WITH RECURSIVE tree AS (
    SELECT p.id, p.parentId, p.linkedTargetId
    FROM NodeHierarchy p
    WHERE p.id = 6

    UNION ALL

    SELECT child.id, child.parentId, child.linkedTargetId
    FROM NodeHierarchy child
             INNER JOIN tree t ON t.id = child.parentId
) cycle id set is_cycle using path
SELECT DISTINCT pe.*
FROM tree
         JOIN NodeHierarchy pe
              ON pe.parentId = tree.id ;

What i'm missing is the part of following the linkedTargetId and getting their children, can anybody pls help me?

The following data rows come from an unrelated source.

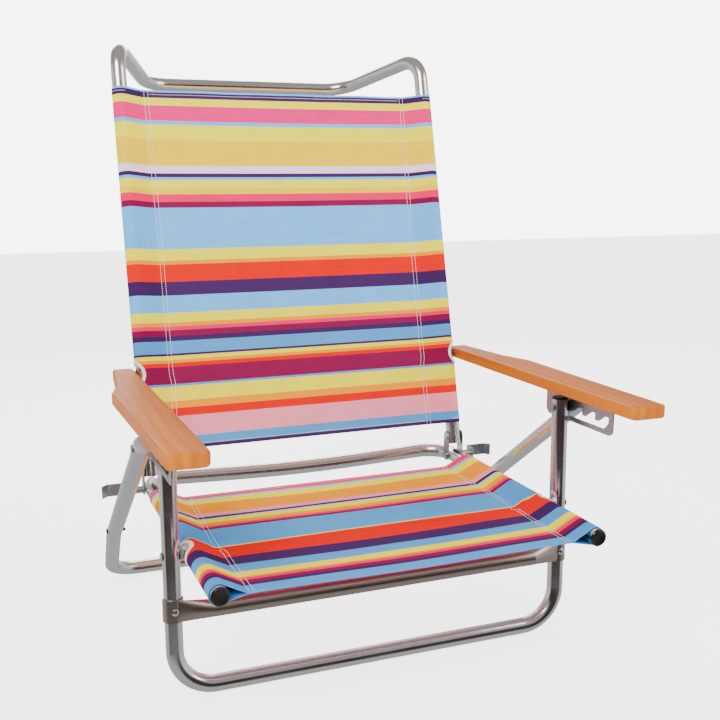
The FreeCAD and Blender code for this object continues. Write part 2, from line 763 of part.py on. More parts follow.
# ---------------------------------------------------------------- back frame
def back_frame():
    spread = number("seat_spread")
    tail = -number("back_tail")
    shoulder = number("back_shoulder")
    bar = number("back_bar_spread")
    setback = -number("back_bar_setback")
    across = number("2 * tube_radius")
    points = [
        (-spread, tail, 0),
        (-spread, shoulder, 0),
        (-bar, shoulder, setback),
        (bar, shoulder, setback),
        (spread, shoulder, 0),
        (spread, tail, 0),
    ]
    radii = [number(alias) for alias in ("shoulder_radius", "back_bar_radius", "back_bar_radius",
                                         "shoulder_radius")]
    clearance = number("running_gap")
    holes = [
        (0, number("rivet_radius") + clearance, spread - across, spread + across),
        (number("arm_pivot_rise"), number("bolt_radius") + clearance, spread, spread + across),
    ]
    bent_tube("back_frame", BACK, points, radii, holes)


# ---------------------------------------------------------------- slings
def sling(label, frame, start, end, cut_at):
    """A fabric panel with a sleeve round each tube, notched outside the tubes at the pivots."""
    body = new_body(label)
    length = f"({end} - ({start}))"
    back_of = f"-({end})"
    panel = new_sketch(body, label + "_panel", "XZ_Plane", back_of)
    draw_outline(panel, [
        ("-seat_spread", "-sling_drop - sling_thick / 2"),
        ("seat_spread", "-sling_drop - sling_thick / 2"),
        ("seat_spread", "-sling_drop + sling_thick / 2"),
        ("-seat_spread", "-sling_drop + sling_thick / 2"),
    ])
    add_pad(body, panel, length)
    for side_name, side in SIDES:
        sleeve = new_sketch(body, f"{label}_{side_name}_sleeve", "XZ_Plane", back_of)
        draw_circle(sleeve, (f"{side} * seat_spread", "0"), "tube_radius + sleeve_gap + sleeve_thick")
        add_pad(body, sleeve, length)
        bore = new_sketch(body, f"{label}_{side_name}_bore", "XZ_Plane", back_of)
        draw_circle(bore, (f"{side} * seat_spread", "0"), "tube_radius + sleeve_gap")
        add_pocket(body, bore, length, reverse=True)
    for side_name, side in SIDES:
        face = f"{side} * (seat_spread + pivot_cut_inset)"
        notch = new_sketch(body, f"{label}_{side_name}_notch", "YZ_Plane", face)
        draw_circle(notch, (cut_at, "0"), "pivot_cut_radius")
        add_pocket(body, notch, "2 * tube_radius", reverse=side > 0)
    place(body, frame)


# ---------------------------------------------------------------- arms
BOARD_UNDERSIDE = "(-arm_thick / 2)"


def depth(formula):
    """A height measured down from the underside of the board."""
    return f"({BOARD_UNDERSIDE} - ({formula}))"


def screw_places():
    return ["-(plate_rear + screw_inset)", "-(plate_rear + plate_front) / 2", "-(plate_front - screw_inset)"]


def arm_board(side_name, side):
    body = new_body(f"{side_name}_arm_board")
    outline = new_sketch(body, body.Label + "_outline", "XY_Plane")
    corners = [
        ("arm_inner", "arm_rear_end"),
        ("arm_inner", "arm_front_chamfer_y - arm_front_end"),
        ("arm_inner + arm_front_chamfer_x", "-arm_front_end"),
        ("arm_front_wide", "-arm_front_end"),
        ("arm_wide", "-arm_shoulder_reach"),
        ("arm_neck_front", "-arm_neck_reach"),
        ("arm_neck_rear", "arm_rear_end"),
    ]
    draw_outline(outline, [(f"{side} * ({x})", y) for x, y in corners])
    add_pad(body, outline, "arm_thick", midplane=True)

    def upright(edge):
        return abs(edge.BoundBox.ZLength - number("arm_thick")) < CLOSE

    def at_shoulder(edge):
        reach = -edge.BoundBox.Center.y
        near = number("arm_neck_reach") - CLOSE < reach < number("arm_shoulder_reach") + CLOSE
        return upright(edge) and near

    add_fillet(body, "arm_shoulder_radius", at_shoulder)

    def at_corner(edge):
        reach = -edge.BoundBox.Center.y
        at_end = reach < number("arm_neck_reach / 2") or reach > number("arm_front_end / 2")
        return upright(edge) and at_end

    add_fillet(body, "arm_corner_radius", at_corner)

    def at_rim(edge):
        return edge.BoundBox.ZLength < CLOSE

    add_fillet(body, "arm_edge_radius", at_rim)

    pivot = new_sketch(body, body.Label + "_pivot", "YZ_Plane")
    draw_circle(pivot, ("0", "0"), "bolt_radius + running_gap")
    add_pocket(body, pivot, "2 * arm_wide", midplane=True)
    recess = new_sketch(body, body.Label + "_recess", "YZ_Plane",
                        f"{side} * (arm_neck_rear - bolt_recess_depth)")
    draw_circle(recess, ("0", "0"), "bolt_head_radius + 3 * touch_gap")
    add_pocket(body, recess, "arm_wide - arm_neck_rear", reverse=side > 0)
    screws = new_sketch(body, body.Label + "_screw_holes", "XY_Plane", BOARD_UNDERSIDE)
    for y in screw_places():
        draw_circle(screws, (f"{side} * (plate_inner - flange_width / 2)", y), "screw_radius")
    add_pocket(body, screws, "screw_length", reverse=True)
    place(body, ARM)


def slot_outline():
    """The slot as (y, z) corners: a flat floor, and notches that rise from a row of teeth."""
    tips = depth("slot_top_depth")
    floor = depth("slot_floor_depth")
    peaks = depth("slot_top_depth - notch_depth")
    run = "(notch_depth / tan(notch_slope))"
    corners = [("-slot_front + slot_corner", floor), ("-slot_rear", floor)]
    first = "(-first_notch)"
    rear_drop = f"(-slot_rear - {first} - notch_half_width) * tan(notch_slope)"
    corners.append(("-slot_rear", f"({peaks} - {rear_drop})"))
    for index in range(5):
        middle = f"({first} - {index} * notch_pitch)"
        if index > 0:
            corners.append((f"({middle} + notch_half_width + {run})", tips))
        corners.append((f"({middle} + notch_half_width)", peaks))
        corners.append((f"({middle} - notch_half_width)", peaks))
        if index < 4:
            corners.append((f"({middle} - notch_half_width)", tips))
    corners.append(("-slot_front", peaks))
    corners.append(("-slot_front", f"({floor} + slot_corner)"))
    return corners


def notch_plate(side_name, side):
    """The slotted steel plate under the arm, with a screwed flange."""
    body = new_body(f"{side_name}_notch_plate")
    face = f"{side} * plate_inner"
    outline = new_sketch(body, body.Label + "_outline", "YZ_Plane", face)
    bottom = depth("plate_depth")
    draw_outline(outline, [("-plate_front", bottom), ("-plate_rear", bottom),
                           ("-plate_rear", BOARD_UNDERSIDE), ("-plate_front", BOARD_UNDERSIDE)])
    add_pad(body, outline, "plate_thick", reverse=side < 0)

    def lower_corner(edge):
        box = edge.BoundBox
        return box.XLength > CLOSE and box.YLength < CLOSE and box.ZMax < number(bottom) + CLOSE

    add_fillet(body, "plate_corner_radius", lower_corner)
    flange = new_sketch(body, body.Label + "_flange", "YZ_Plane", face)
    flange_bottom = depth("plate_thick")
    draw_outline(flange, [("-plate_front", flange_bottom), ("-plate_rear", flange_bottom),
                          ("-plate_rear", BOARD_UNDERSIDE), ("-plate_front", BOARD_UNDERSIDE)])
    add_pad(body, flange, "flange_width", reverse=side > 0)
    slot = new_sketch(body, body.Label + "_slot", "YZ_Plane", face)
    draw_outline(slot, slot_outline())
    add_pocket(body, slot, "4 * plate_thick", midplane=True)
    holes = new_sketch(body, body.Label + "_screw_holes", "XY_Plane", flange_bottom)
    for y in screw_places():
        draw_circle(holes, (f"{side} * (plate_inner - flange_width / 2)", y), "screw_head_radius")
    add_pocket(body, holes, "plate_thick", reverse=True)
    place(body, ARM)


def plate_screws(side_name, side):
    """Three flush screws that hold the flange against the board."""
    profile = [(depth("plate_thick"), "0"), (depth("plate_thick"), "screw_head_radius"),
               (BOARD_UNDERSIDE, "screw_head_radius"), (BOARD_UNDERSIDE, "screw_radius"),
               (f"({BOARD_UNDERSIDE} + screw_length - screw_point)", "screw_radius"),
               (f"({BOARD_UNDERSIDE} + screw_length)", "0")]
    pieces = []
    for index, along in enumerate(screw_places()):
        piece = turned(f"{side_name}_plate_screw_{index + 1}", profile, axis="Z", subpart=False)
        place(piece, ARM, x=f"{side} * (plate_inner - flange_width / 2)", along=along)
        pieces.append(piece)
    group(f"{side_name}_plate_screws", pieces)


def arm_pivot_bolts():
    """Bolts from a recess in the arm's outer edge, through the board, into the back tube."""
    tail = tail_in_bore("(seat_spread + tube_radius - tube_wall)")
    collar_start = "(seat_spread + tube_radius + 2 * touch_gap)"
    collar_end = "(arm_inner - 2 * touch_gap)"
    head_base = "(arm_neck_rear - bolt_recess_depth)"
    shank = shaft_profile(tail, (tail[1], collar_start, "bolt_radius"),
                          (collar_start, collar_end, "pivot_spacer_radius"),
                          (collar_end, head_base, "bolt_radius"))
    profile = head_profile(shank[:-1], head_base, "bolt_recess_depth", "bolt_head_radius")
    cross_pair("arm_pivot_bolts", profile, ARM)


# ---------------------------------------------------------------- assembly
seat_frame()
sling("seat_sling", SEAT, "-seat_sling_front", "seat_sling_rear", "0")
seat_front_plugs()
seat_pivots()
hinge_plates()
saddle_bolts()
saddles()
front_leg_frame()
leg_caps("front_leg_caps", FRONT_LEG, "front_spread", "front_leg_length")
front_brace()
brace_rivets()
apex_bolts()
rear_leg_frame()
leg_caps("rear_leg_caps", REAR_LEG, "rear_spread", "rear_leg_length")
rear_leg_fasteners()
back_hinge_rivets()
back_frame()
sling("back_sling", BACK, "back_sling_start", "back_sling_end", "arm_pivot_rise")
arm_pivot_bolts()
for side_name, side in SIDES:
    arm_board(side_name, side)
    notch_plate(side_name, side)
    plate_screws(side_name, side)
doc.recompute()

# ---------------------------------------------------------------- checks and export
for item in doc.Objects:
    if "Invalid" in item.State or "Error" in item.State:
        raise RuntimeError(f"{item.Label}: {item.State}")
for node in SUBPARTS:
    if node.Shape.isNull() or not node.Shape.isValid():
        raise RuntimeError(f"{node.Label}: its shape is not valid")

os.makedirs("parts", exist_ok=True)
for node in SUBPARTS:
    node.Shape.exportStep(f"parts/{node.Label}.step")
    box = node.Shape.BoundBox
    print(f"{node.Label}: {len(node.Shape.Solids)} solids, {node.Shape.Volume:.0f} mm3,",
          f"x {box.XMin:.1f}..{box.XMax:.1f}, y {box.YMin:.1f}..{box.YMax:.1f}, z {box.ZMin:.1f}..{box.ZMax:.1f}")
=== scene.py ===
import json
import math

import bmesh
import bpy
from mathutils import Euler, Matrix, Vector


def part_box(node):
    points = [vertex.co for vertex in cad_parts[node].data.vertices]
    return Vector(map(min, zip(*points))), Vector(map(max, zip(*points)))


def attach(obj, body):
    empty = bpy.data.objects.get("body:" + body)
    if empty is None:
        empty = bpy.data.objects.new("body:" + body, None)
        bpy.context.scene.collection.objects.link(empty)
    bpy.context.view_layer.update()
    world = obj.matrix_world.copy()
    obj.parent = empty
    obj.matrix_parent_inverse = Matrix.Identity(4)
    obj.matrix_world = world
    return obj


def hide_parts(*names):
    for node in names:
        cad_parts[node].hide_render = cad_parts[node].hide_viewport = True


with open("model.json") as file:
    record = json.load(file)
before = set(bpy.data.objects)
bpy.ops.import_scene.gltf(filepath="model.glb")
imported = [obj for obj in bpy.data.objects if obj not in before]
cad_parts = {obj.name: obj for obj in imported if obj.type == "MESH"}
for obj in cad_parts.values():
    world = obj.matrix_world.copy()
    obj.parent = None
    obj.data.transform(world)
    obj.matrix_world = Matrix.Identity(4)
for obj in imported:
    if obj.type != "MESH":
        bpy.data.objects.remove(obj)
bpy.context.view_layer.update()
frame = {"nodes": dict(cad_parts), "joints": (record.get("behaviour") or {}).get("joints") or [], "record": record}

# The looks of a folding beach chair: striped slings with sewn sleeves, hems, stitches and bound
# cut-outs, varnished wooden arms, and polished aluminium tubes. Metres, in the shared frame:
# -Y is the front, +Z is up, and +X is the sitter's left.

JOINTS = {joint["name"]: joint for joint in frame["joints"]}
NODES = frame["nodes"]
MOUNTS = {mount["name"]: mount for mount in frame["record"]["mounts"]}
TUBE_RADIUS = MOUNTS["carrying_bar"]["dims"]["r_mm"] / 1000


# ---------------------------------------------------------------- small helpers
def colour(red, green, blue):
    """An sRGB colour of 0 to 255 as linear RGBA."""
    def linear(value):
        part = value / 255
        return part / 12.92 if part <= 0.04045 else ((part + 0.055) / 1.055) ** 2.4
    return (linear(red), linear(green), linear(blue), 1.0)


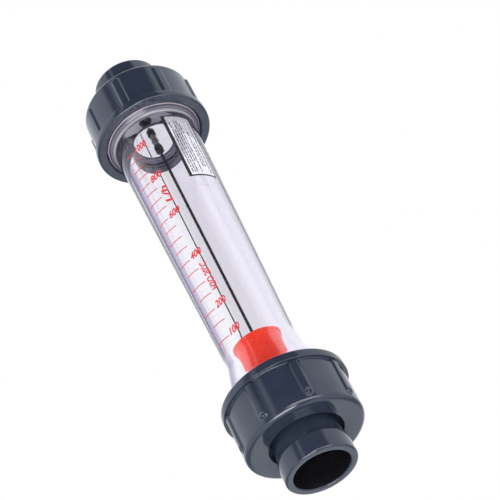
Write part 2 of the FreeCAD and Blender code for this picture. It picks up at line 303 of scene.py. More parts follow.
def ramp(tree, value, low, high, low_color, high_color):
    """A colour between two, as the value goes from low to high."""
    node = tree.nodes.new("ShaderNodeValToRGB")
    node.color_ramp.elements[0].position = low
    node.color_ramp.elements[1].position = high
    node.color_ramp.elements[0].color = (*low_color, 1)
    node.color_ramp.elements[1].color = (*high_color, 1)
    tree.links.new(value, node.inputs["Fac"])
    return node.outputs["Color"]


def spread(tree, value, low, high):
    """The value stretched from 0..1 to low..high."""
    node = tree.nodes.new("ShaderNodeMapRange")
    node.inputs["To Min"].default_value = low
    node.inputs["To Max"].default_value = high
    tree.links.new(value, node.inputs["Value"])
    return node.outputs["Result"]


def bump(tree, bsdf, value, strength, distance, base=None):
    """Bump of this depth in millimetres on the shader's normal."""
    node = tree.nodes.new("ShaderNodeBump")
    node.inputs["Strength"].default_value = strength
    node.inputs["Distance"].default_value = distance * MM
    tree.links.new(value, node.inputs["Height"])
    if base is not None:
        tree.links.new(base, node.inputs["Normal"])
    tree.links.new(node.outputs["Normal"], bsdf.inputs["Normal"])
    return node.outputs["Normal"]


def maths(tree, operation, first, second=None):
    """One maths node."""
    node = tree.nodes.new("ShaderNodeMath")
    node.operation = operation
    for index, value in enumerate((first, second)):
        if value is None:
            continue
        if isinstance(value, (int, float)):
            node.inputs[index].default_value = value
        else:
            tree.links.new(value, node.inputs[index])
    return node.outputs["Value"]


def share_of(tree, value, low, high):
    """The value as a share of the way from low to high, kept between 0 and 1."""
    node = tree.nodes.new("ShaderNodeMapRange")
    node.inputs["From Min"].default_value = low
    node.inputs["From Max"].default_value = high
    tree.links.new(value, node.inputs["Value"])
    return node.outputs["Result"]


def window(tree, value, start, end, soft):
    """A smooth window: 1 between start and end, 0 outside."""
    rise = tree.nodes.new("ShaderNodeMapRange")
    rise.interpolation_type = "SMOOTHSTEP"
    rise.inputs["From Min"].default_value = start - soft
    rise.inputs["From Max"].default_value = start + soft
    tree.links.new(value, rise.inputs["Value"])
    fall = tree.nodes.new("ShaderNodeMapRange")
    fall.interpolation_type = "SMOOTHSTEP"
    fall.inputs["From Min"].default_value = end - soft
    fall.inputs["From Max"].default_value = end + soft
    fall.inputs["To Min"].default_value = 1
    fall.inputs["To Max"].default_value = 0
    tree.links.new(value, fall.inputs["Value"])
    return maths(tree, "MULTIPLY", rise.outputs["Result"], fall.outputs["Result"])


def color_stops(tree, share, low, high, stops):
    """Colours set at places along a range."""
    node = tree.nodes.new("ShaderNodeValToRGB")
    elements = node.color_ramp.elements
    while len(elements) < len(stops):
        elements.new(0.5)
    for element, (place_at, color) in zip(elements, stops):
        element.position = (place_at - low) / (high - low)
        element.color = (*color, 1)
    tree.links.new(share, node.inputs["Fac"])
    return node.outputs["Color"]


def mixed(tree, share, first, second):
    """A colour between two; each is a colour or another node's output."""
    node = tree.nodes.new("ShaderNodeMix")
    node.data_type = "RGBA"
    tree.links.new(share, node.inputs["Factor"])
    for socket, value in ((node.inputs[6], first), (node.inputs[7], second)):
        if isinstance(value, tuple):
            socket.default_value = (*value, 1)
        else:
            tree.links.new(value, socket)
    return node.outputs[2]


# Painted highlight and reflection rings on the slope, as tones at shares of the way from the neck
# out to the thread; they stand in for the clear thread's crest highlights and silvery internal
# reflections
SLOPE_PAINTED_RINGS = (
    (0.00, (0.22, 0.22, 0.23)), (0.20, (0.30, 0.30, 0.32)), (0.35, (0.07, 0.06, 0.09)),
    (0.50, (0.16, 0.15, 0.18)), (0.66, (0.05, 0.04, 0.075)), (0.80, (0.04, 0.03, 0.06)),
    (0.90, (0.50, 0.45, 0.51)), (1.00, (0.05, 0.04, 0.07)),
)


def make_pvc():
    """Dark slate grey moulded plastic with a satin skin."""
    material, tree, bsdf = shader("slate_plastic")
    broad = noise(tree, 0.05, 4)
    fine = noise(tree, 2.2, 3)
    color = ramp(tree, broad, 0.35, 0.68, (0.0175, 0.0245, 0.043), (0.0235, 0.031, 0.050))
    tree.links.new(color, bsdf.inputs["Base Color"])
    tree.links.new(spread(tree, noise(tree, 0.35, 4), 0.09, 0.17), bsdf.inputs["Roughness"])
    bsdf.inputs["IOR"].default_value = 1.53
    skin = bump(tree, bsdf, fine, 0.2, 0.008)
    bump(tree, bsdf, noise(tree, 0.12, 2), 0.3, 0.08, skin)
    return material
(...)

The example does not contain a circular link chain, but in my real data it is also possible

Full SQL-Script for the example:

CREATE TABLE NodeHierarchy
(
    id             INT PRIMARY KEY,
    name           VARCHAR(50),
    parentId       INT,
    linkedTargetId INT,
    FOREIGN KEY (parentId) REFERENCES NodeHierarchy (id),
    FOREIGN KEY (linkedTargetId) REFERENCES NodeHierarchy (id)
);

INSERT INTO NodeHierarchy (id, name, parentId, linkedTargetId)
VALUES (1, 'A', NULL, NULL);
INSERT INTO NodeHierarchy (id, name, parentId, linkedTargetId)
VALUES (2, 'B', 1, NULL);
INSERT INTO NodeHierarchy (id, name, parentId, linkedTargetId)
VALUES (3, 'C', 2, NULL);
INSERT INTO NodeHierarchy (id, name, parentId, linkedTargetId)
VALUES (4, 'D', 2, NULL);
INSERT INTO NodeHierarchy (id, name, parentId, linkedTargetId)
VALUES (5, 'E', 3, NULL);
INSERT INTO NodeHierarchy (id, name, parentId, linkedTargetId)
VALUES (6, 'F', 4, NULL);
INSERT INTO NodeHierarchy (id, name, parentId, linkedTargetId)
VALUES (7, 'G', 3, NULL);
INSERT INTO NodeHierarchy (id, name, parentId, linkedTargetId)
VALUES (8, 'H', 6, 3);
INSERT INTO NodeHierarchy (id, name, parentId, linkedTargetId)
VALUES (9, 'I', 6, NULL);

Solution

  • If I understand the question correctly you want to link the current node with a node if:

    1. the parentId in that node matches the Id of the current node
    2. the Id of that node matches the linkedTargetId of the current node

    If that's the case then I believe this should work:

    WITH RECURSIVE tree AS (
        SELECT p.id, p.parentId, p.linkedTargetId
        FROM NodeHierarchy p
        WHERE p.id = 6
        
        UNION ALL
        
        SELECT child.id, child.parentId, child.linkedTargetId
        FROM NodeHierarchy child
                 INNER JOIN tree t ON t.id = child.parentId or t.linkedTargetId = child.id
    ) cycle id set is_cycle using path
    SELECT pe.*
    FROM tree
    JOIN NodeHierarchy pe
      ON pe.id = tree.id
    order by array_length(path,1);
    

    The recursive relation will look to join on either the parentId of the child node or the linkedTargetId of the current node.

    Hope this helps.